Although the definition of software-defined storage is straightforward in detail, it focuses on the concept of separating software from storage hardware to achieve almost instantaneous capacity expansion. This feature makes it cost-effective, flexible, and scalable.

The independence granted by the software for the management of various storage devices improves the use of SLAs and the quality of service and its derivatives.

Despite the various existing versions of SDS, the following features can be established as the most outstanding:


Allows the software to manage the SDS architecture independently of the storage hardware. This allows the application to work efficiently because its operation does not vary according to the connected device.


Managing the different types of devices in a centralized way represents an advantage in the SDS architecture since it groups the storage resources and operates them as a unit.


The software can have automatic execution routines according to some cases and parameters, which will reduce the number of activities that administrators must perform manually and routinely.

Industry-standard hardware

It indicates that some equipment that would become obsolete if SDS is applied in the technological infrastructure can be reused, extending their useful life since there is no dependence on proprietary hardware with the storage software.


Because the hardware is not uniquely intertwined with the storage software, SDS allows devices to be added or removed to the infrastructure quickly and easily without having to make extensive reconfigurations or usage restrictions.

These features of SDS make it easy for end-users to make decisions about what hardware to use and how to link it to their customers and vendors.

Types of software-defined storage

There are a range of software-defined storage types on the market today, including:

  • Hypervisor-based. It is a virtualized server platform that uses standard storage hardware. This type of software manages resources using SAN protocols through virtual machines (VMs).
  • Docker container-based. The container contains the different software installed on the infrastructure and works with latency by delivering code faster and optimizing hardware resources.
  • Scale-out storage for unstructured data. Organizations use it to capture and capitalize unstructured data, such as documents, images, videos, and social media content.
  • Distributed file systems for downloading and storing objects. Deployed to manage data volumes with higher performance, greater operational ease, and lower cost.
  • HCI software. In this case, the combination of software storage and process virtualization in a single package optimizes performance and cost-effectiveness.

Where to apply software-defined storage

Because they are relatively new, these approaches and technologies are not fully or widely used in most organizations that have acquired them. But it is essential to consider the full scope of applicability of SDS, taking into account the characteristics of this infrastructure in IT.

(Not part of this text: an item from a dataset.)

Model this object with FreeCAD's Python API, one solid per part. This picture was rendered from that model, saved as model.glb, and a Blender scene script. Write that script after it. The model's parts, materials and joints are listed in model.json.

There are some areas where technology and cloud solutions of this type work perfectly, for example:

  • Create Hybrid Clouds. Companies that share information and resources between public and private locations can simplify the management of storage resources between these environments.
  • Extend the useful life of existing infrastructure. Companies with limited Capex can use SDS to run storage management on almost any commercial hardware. In this way, they would give the company’s assets an extended lifespan.
  • Modernize infrastructure. Conversely, organizations that want to invest in technology can use SDS to acquire new hardware regardless of the brands associated with the existing infrastructure.
  • Virtual Desktops (VDI). When there are few specialized IT staff to manage infrastructure resources, using SDS through virtualized desktops offers better performance, reduced costs, and a centralized manner.
  • Internet of Things (IoT). Of course, automation of equipment and machinery requires an efficient way of storing and processing information. Therefore, SDS can reduce those costs, allowing more information to be available for automated analyses.
  • Remote or branch office (ROBO). If you want to expand your organization without significant investment, you can leverage existing hardware (servers), adaptable to existing equipment, allowing easy and quick implementation.

5 Benefits of software-defined storage

These are brief aspects that are considered benefits or advantages of implementing software-defined storage management in the enterprise:

  • Use of different non-proprietary hardware in the infrastructure. It allows other x86 servers to work seamlessly in an SDS environment, expanding storage capacity almost instantaneously.
  • Cost-effectiveness in hardware. Not having exclusivity in the servers and devices associated with the management software can be more economical and cost-effective options.
  • Infrastructure scalability. There is no significant limitation in the practical and quick incorporation of new equipment to the network to expand its capabilities. There is no explicit restriction on the hardware to be used.
  • Extensive use of SLA, IT governance, security, and data protection. The independent nature of SDS allows the integration of efficient management strategies.
  • Operation of SDS on any standard system. This feature provides enormous flexibility and scalability.


SDS has lower costs, a more flexible and scalable system, the freedom to acquire non-proprietary hardware; SDS allows guaranteeing a more acceptable level of service for the vast majority of business needs.